◆ What you should do
Pick out every line that holds the string "bodies" and copy it.

◆ Source data
◆ ◆ ◆ ◆ ◆

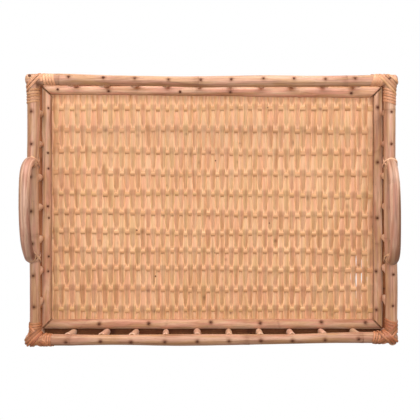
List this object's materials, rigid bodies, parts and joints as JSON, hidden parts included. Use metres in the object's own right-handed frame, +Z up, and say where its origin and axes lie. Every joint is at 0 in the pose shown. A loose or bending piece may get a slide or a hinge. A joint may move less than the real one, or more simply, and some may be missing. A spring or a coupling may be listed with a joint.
{
  "type": "serving tray",
  "caption": "Rectangular rattan serving tray with a low spindle fence, a woven mat floor, mitred half-round beads, lashed corners and an arched carrying handle on each short side.",
  "frame": {"origin": "under the middle of the tray, on the surface that it stands on", "axes": "+X along the tray from the left handle to the right one, +Y across it to the back, +Z up"},
  "size_m": [0.454, 0.334, 0.1039],
  "materials": {
    "rail_cane": "natural skinned rattan, satin",
    "base_cane": "natural skinned rattan, matt",
    "bead_cane": "split rattan, satin",
    "spindle_cane": "natural rattan, satin",
    "woven_cane": "flat woven strips, soft sheen",
    "peel": "rattan peel, soft sheen",
    "nail": "dark bronzed steel"
  },
  "bodies": {
    "root": {"back_rail": "rail_cane", "front_rail": "rail_cane", "left_rail": "rail_cane", "right_rail": "rail_cane", "back_base_pole": "base_cane", "front_base_pole": "base_cane", "left_base_pole": "base_cane", "right_base_pole": "base_cane", "left_cross_brace": "base_cane", "middle_cross_brace": "base_cane", "right_cross_brace": "base_cane", "woven_mat": "woven_cane", "front_bead": "bead_cane", "right_bead": "bead_cane", "back_bead": "bead_cane", "left_bead": "bead_cane", "back_spindle_01": "spindle_cane", "back_spindle_02": "spindle_cane", "back_spindle_03": "spindle_cane", "back_spindle_04": "spindle_cane", "back_spindle_05": "spindle_cane", "back_spindle_06": "spindle_cane", "back_spindle_07": "spindle_cane", "back_spindle_08": "spindle_cane", "back_spindle_09": "spindle_cane", "back_spindle_10": "spindle_cane", "front_spindle_01": "spindle_cane", "front_spindle_02": "spindle_cane", "front_spindle_03": "spindle_cane", "front_spindle_04": "spindle_cane", "front_spindle_05": "spindle_cane", "front_spindle_06": "spindle_cane", "front_spindle_07": "spindle_cane", "front_spindle_08": "spindle_cane", "front_spindle_09": "spindle_cane", "front_spindle_10": "spindle_cane", "left_spindle_01": "spindle_cane", "left_spindle_02": "spindle_cane", "left_spindle_03": "spindle_cane", "left_spindle_04": "spindle_cane", "left_spindle_05": "spindle_cane", "left_spindle_06": "spindle_cane", "left_spindle_07": "spindle_cane", "right_spindle_01": "spindle_cane", "right_spindle_02": "spindle_cane", "right_spindle_03": "spindle_cane", "right_spindle_04": "spindle_cane", "right_spindle_05": "spindle_cane", "right_spindle_06": "spindle_cane", "right_spindle_07": "spindle_cane", "back_left_post": "spindle_cane", "back_left_corner_binding": "peel", "back_right_post": "spindle_cane", "back_right_corner_binding": "peel", "front_left_post": "spindle_cane", "front_left_corner_binding": "peel", "front_right_post": "spindle_cane", "front_right_corner_binding": "peel", "left_handle": "rail_cane", "right_handle": "rail_cane"}
  },
  "joints": []
}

◆ ◆ ◆ ◆ ◆

◆ Exercise result
List this object's materials, rigid bodies, parts and joints as JSON, hidden parts included. Use metres in the object's own right-handed frame, +Z up, and say where its origin and axes lie. Every joint is at 0 in the pose shown. A loose or bending piece may get a slide or a hinge. A joint may move less than the real one, or more simply, and some may be missing. A spring or a coupling may be listed with a joint.
  "bodies": {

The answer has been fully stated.